Task statement:
Could you give the data below again, exactly and completely?

★ ★ ★

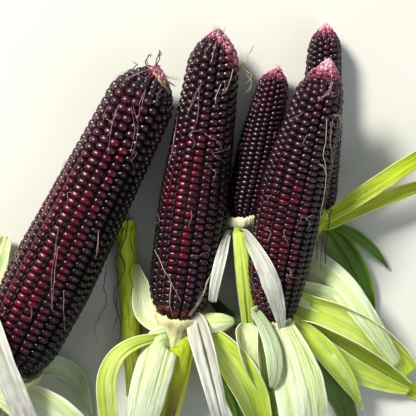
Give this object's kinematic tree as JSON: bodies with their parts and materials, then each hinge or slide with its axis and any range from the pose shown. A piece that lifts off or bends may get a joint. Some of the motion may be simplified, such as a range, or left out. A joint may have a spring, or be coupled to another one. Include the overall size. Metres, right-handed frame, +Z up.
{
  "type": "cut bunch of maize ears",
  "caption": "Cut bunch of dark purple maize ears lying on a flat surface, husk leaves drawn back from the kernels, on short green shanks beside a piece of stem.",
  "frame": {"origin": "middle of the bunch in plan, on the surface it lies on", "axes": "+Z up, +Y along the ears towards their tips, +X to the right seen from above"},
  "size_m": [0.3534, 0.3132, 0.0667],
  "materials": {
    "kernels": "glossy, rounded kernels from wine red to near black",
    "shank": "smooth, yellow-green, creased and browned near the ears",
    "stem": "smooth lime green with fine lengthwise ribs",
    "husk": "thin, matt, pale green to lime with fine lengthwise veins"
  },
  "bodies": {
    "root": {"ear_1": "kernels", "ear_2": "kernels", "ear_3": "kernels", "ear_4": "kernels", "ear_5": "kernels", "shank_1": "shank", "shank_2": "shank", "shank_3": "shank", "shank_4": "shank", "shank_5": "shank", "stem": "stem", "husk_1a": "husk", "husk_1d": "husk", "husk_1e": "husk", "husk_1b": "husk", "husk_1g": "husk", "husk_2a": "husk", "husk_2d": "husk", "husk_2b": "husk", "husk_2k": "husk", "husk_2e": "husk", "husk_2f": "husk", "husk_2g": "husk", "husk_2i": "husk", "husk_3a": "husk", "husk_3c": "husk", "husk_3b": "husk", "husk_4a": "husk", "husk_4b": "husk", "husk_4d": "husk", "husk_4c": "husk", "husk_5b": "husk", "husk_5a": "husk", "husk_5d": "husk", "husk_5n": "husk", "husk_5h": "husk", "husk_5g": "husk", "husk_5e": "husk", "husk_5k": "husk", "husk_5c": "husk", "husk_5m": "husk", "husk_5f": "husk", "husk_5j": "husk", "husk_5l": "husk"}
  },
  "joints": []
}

★ ★ ★

Answer to this exercise:
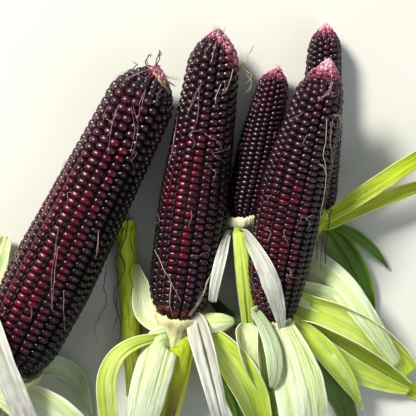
Give this object's kinematic tree as JSON: bodies with their parts and materials, then each hinge or slide with its axis and any range from the pose shown. A piece that lifts off or bends may get a joint. Some of the motion may be simplified, such as a range, or left out. A joint may have a spring, or be coupled to another one. Include the overall size. Metres, right-handed frame, +Z up.
{
  "type": "cut bunch of maize ears",
  "caption": "Cut bunch of dark purple maize ears lying on a flat surface, husk leaves drawn back from the kernels, on short green shanks beside a piece of stem.",
  "frame": {"origin": "middle of the bunch in plan, on the surface it lies on", "axes": "+Z up, +Y along the ears towards their tips, +X to the right seen from above"},
  "size_m": [0.3534, 0.3132, 0.0667],
  "materials": {
    "kernels": "glossy, rounded kernels from wine red to near black",
    "shank": "smooth, yellow-green, creased and browned near the ears",
    "stem": "smooth lime green with fine lengthwise ribs",
    "husk": "thin, matt, pale green to lime with fine lengthwise veins"
  },
  "bodies": {
    "root": {"ear_1": "kernels", "ear_2": "kernels", "ear_3": "kernels", "ear_4": "kernels", "ear_5": "kernels", "shank_1": "shank", "shank_2": "shank", "shank_3": "shank", "shank_4": "shank", "shank_5": "shank", "stem": "stem", "husk_1a": "husk", "husk_1d": "husk", "husk_1e": "husk", "husk_1b": "husk", "husk_1g": "husk", "husk_2a": "husk", "husk_2d": "husk", "husk_2b": "husk", "husk_2k": "husk", "husk_2e": "husk", "husk_2f": "husk", "husk_2g": "husk", "husk_2i": "husk", "husk_3a": "husk", "husk_3c": "husk", "husk_3b": "husk", "husk_4a": "husk", "husk_4b": "husk", "husk_4d": "husk", "husk_4c": "husk", "husk_5b": "husk", "husk_5a": "husk", "husk_5d": "husk", "husk_5n": "husk", "husk_5h": "husk", "husk_5g": "husk", "husk_5e": "husk", "husk_5k": "husk", "husk_5c": "husk", "husk_5m": "husk", "husk_5f": "husk", "husk_5j": "husk", "husk_5l": "husk"}
  },
  "joints": []
}